There is no right way to splatter-paint a bedroom. We had a handful of brushes, three cans of neon paint — green, pink, and turquoise — and zero structure or reason for how to fling it. As an adult, this lack of structure is my nightmare. But as an angsty eighth-grader deeply affected by music, this was freedom.

We became increasingly reckless, painting with sheer abandon as “Pieces of Me” poured from the stereo. It felt like a music video. Paint flying everywhere, colors clinging to the walls and our clothes and our hair. We were screaming the lyrics — feeling an intensity, a rawness, that still seems so new at that age. There’s a certain energy that builds when a moment or a song hits at just the right angle and makes you feel just a little better in your own skin.
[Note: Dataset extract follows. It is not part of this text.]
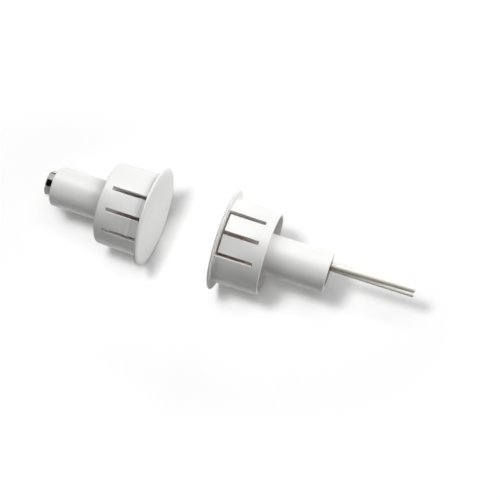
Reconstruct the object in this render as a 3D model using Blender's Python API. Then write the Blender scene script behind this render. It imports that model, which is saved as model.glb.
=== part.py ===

That energy was building. And then it redirected and strengthened as the song changed. “Shadow” started to play and I had to sit down. I felt so much connection with that song. I didn’t have Jessica Simpson for an older sister, but I did have an older brother who was bipolar and the “shadow” thing still seemed to apply. Ashlee put words to the things I’d been feeling for years and didn’t know how to say.

“Somebody listen please, it used to be so hard being me.”

“I am moody, messy, I get restless, and its senseless, how you never seem to care.”

“All the days collided, one less perfect that the next, I was stuck inside someone else’s life and always second best.”

My friends continued to swirl around me, singing along contentedly, studying the walls for what color was needed next. And I sat in the corner and cried. The energy of feeling understood, feeling less alone in that battle with my brother, overwhelmed me. And then overflowed into fat, unapologetic tears. I was completely engrossed in it, completely unashamed.

The energy of feeling understood overwhelmed me.

That’s the thing about being 14 — every feeling and experience feels so real, so consequential. Everything is still so new. At 14, I didn’t yet know that those moments of intensity, moments of weight-bearing emotion were not unique to me. I didn’t know there’d be more of them, and certainly not how often. But mostly, I didn’t yet know that somewhere along the way I’d lose the purity of them. That self-awareness and cynicism and a paralyzing fear of being trite would taint such moments of emotion, shifting my response to them from song lyrics on shoes to the quieter, ever dangerous act of internalization.

But at 14, I was green with the purest form of angst, crying in a corner while Ashlee Simpson sang my emotions. I was completely lost in her words, unconcerned with what my friends might be thinking, unaware that I’d one day be averse to such whiney, heavy-handed music and would one day be mortified at the thought of showing my emotions that way.

I wonder when that shift happened — when it stopped being OK to cry in a corner in front of your friends or when I did start to care what they thought. I wonder when I learned that apathy was the better emotion, and who gave the word “angst” a connotation of childish frivolity.

I’ve gathered enough beige apathy to not cry in corners and to be socially relevant now.

It’s been 10 years since we painted that room. Nicole’s family moved not long after and I’m sure those walls have been painted over a number of times since then. But as I look back, I still feel like that girl in her bedroom, clinging to anything that makes me feel a little better in my own skin. I still feel things that deeply. I still feel angst about a lot of things, and often. I’ve just lost the ability to openly fall apart like that. I’ve lost the purity of desperate, earnest emotion without a mounting pressure to feign indifference or a hysterical need to hide.

I don’t write song lyrics on my Tory Burch flats and I finally have the eye-liner thing under control. I’ve gathered enough beige apathy to not cry in corners and to be socially relevant now.

I just don’t know why. It seems a lot harder this way.